А река все течет, передергивая озябшей кожей,
меньшие братья пищевые цепочки куют.

Ладно, пусть волки хвастаются, хвастаются, хвастаются клыками,
Пусть ворон точит, точит, точит свой клюв о камень,
А ты, ночная птица, сипи, сипи, сипи:
Гена, не спи не спи не спи не спи…

Герман Власов

Ноздри демона, вдыхающего ветер

Поэзия Геннадия Калашникова – оглядка, попытка запечатлеть жизнь через атрибуты искусства – ухватить ее как «до крови близкое летнее насекомое», нечто «чудно-знакомое, как греческий алфавит», чтобы затем остаться расчесывать майский комариный укус, оцепенеть в недоумении (восторг сменяется унынием).
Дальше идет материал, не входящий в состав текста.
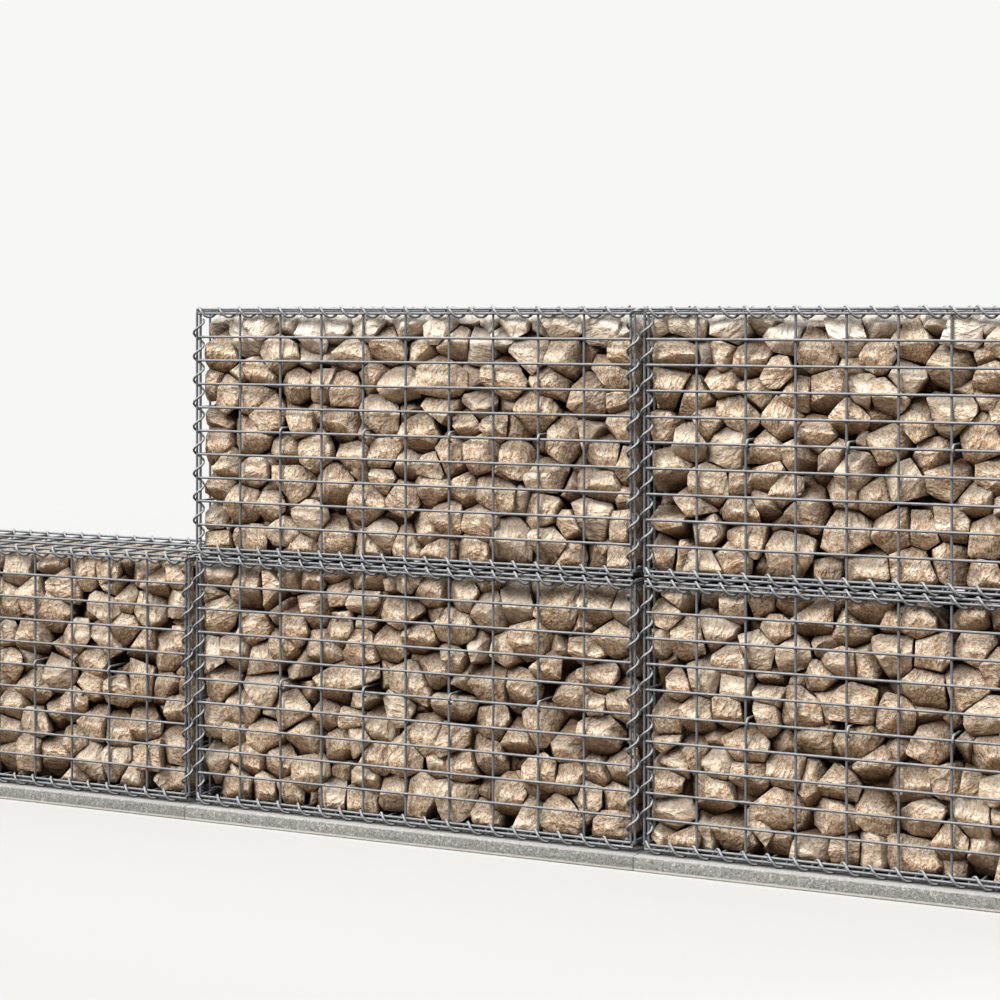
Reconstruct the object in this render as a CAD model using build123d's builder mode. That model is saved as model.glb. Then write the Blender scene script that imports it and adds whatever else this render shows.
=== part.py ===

Но именно это преследование Протея подсказывает художнику нелинейность или рифму – её волшебные и нелогичные прыжки образуют узор или танец, способный в короткое время ухватить саму суть жизни.
Отсюда и оправдание города: электровспышка троллейбуса, мчащегося по Площади Лермонтова (аналогии с гумилевским трамваем напрашиваются сами), звон карманной мелочи, созвучный с таманской цикадой, желание забыться под шелест лип. Лучшие моменты настоящего – цитаты из классики, а вход и выход из метро – «ноздри демона, вдыхающего ветер».
Человек живет «впотьмах, впопыхах» в мире, где самое ценное – «всего лишь эхо», «зыбкий пунктир», «негромкий голос, говорящий чУдную, чУдную весть». Но именно тот, кто эту весть ищет и слышит, – уже не собьется с пути.
Короче говоря, человек (ищущий, осознающий), этакая перепонка, сплющенная «между мохнатой тьмой и колючим светом»; человек, меняющий черты и сбиваемый с толку; изменчивый человек в изменчивом мире; человек, дробящийся и множащийся и собираемый вновь, – обладает еще способностью удивляться и жить удивлением. Например, «обилию обликов облаков», этой тройной аллитерации.
И вот это удивление, сообщенное изменчивостью облаков пронизывает современную Москву – всю в твореньях «юркого Зураба», где мягок раскаленный асфальт и скучен Нескучный сад; это оно скучает и бродит в ожидании летнего ливня, «сыпучего и текучего» биения времени – грома и влаги, без которой поэт – только «безъязыкий гуманоид». Те же ливни роднят поэзию Геннадия Калашникова со стихами великого дачника – Бориса Пастернака:

<…> Куда-то всходила, держась за перила,
уступы и арки в себе громоздя,
изломанной молнией вдруг осветила
блестящие мышцы дождя.
(Ночная гроза)

Впрочем, для Калашникова нет разделения между сельской идиллией и механистичной жестокостью города – напротив, подробное вчитывание в Природу, перечисление ее деталей, их сравниванье тянутся к замыканию круга, некоему единству:

<…> Озеро в травах ленивых лежит,
как инструмент в готовальне.
(Июль)

Или можно сказать иначе: всматриваясь в Природу, уходя к истоками, изучая изгибы ветвей, узоры бабочек, росу на иглах сосен, – лучше понимаешь изначальный замысел и не теряешься в городе. Тогда куст малины кажется городом у моря с его черепичными кровлями и садами. И, если постоять, то слышны «глухие раскаты воды», видны паруса «суденышек утлых» и «голубое свеченье». Изменчивые облака, куст малины (способный на превращения) – своего рода волшебные фонари, отбрасывающий проекции, сообщающие смысл окружающим нас предметам. Отсюда и любопытство и желание поэта, услышав эхо, дойти до неслыханной начальной простоты.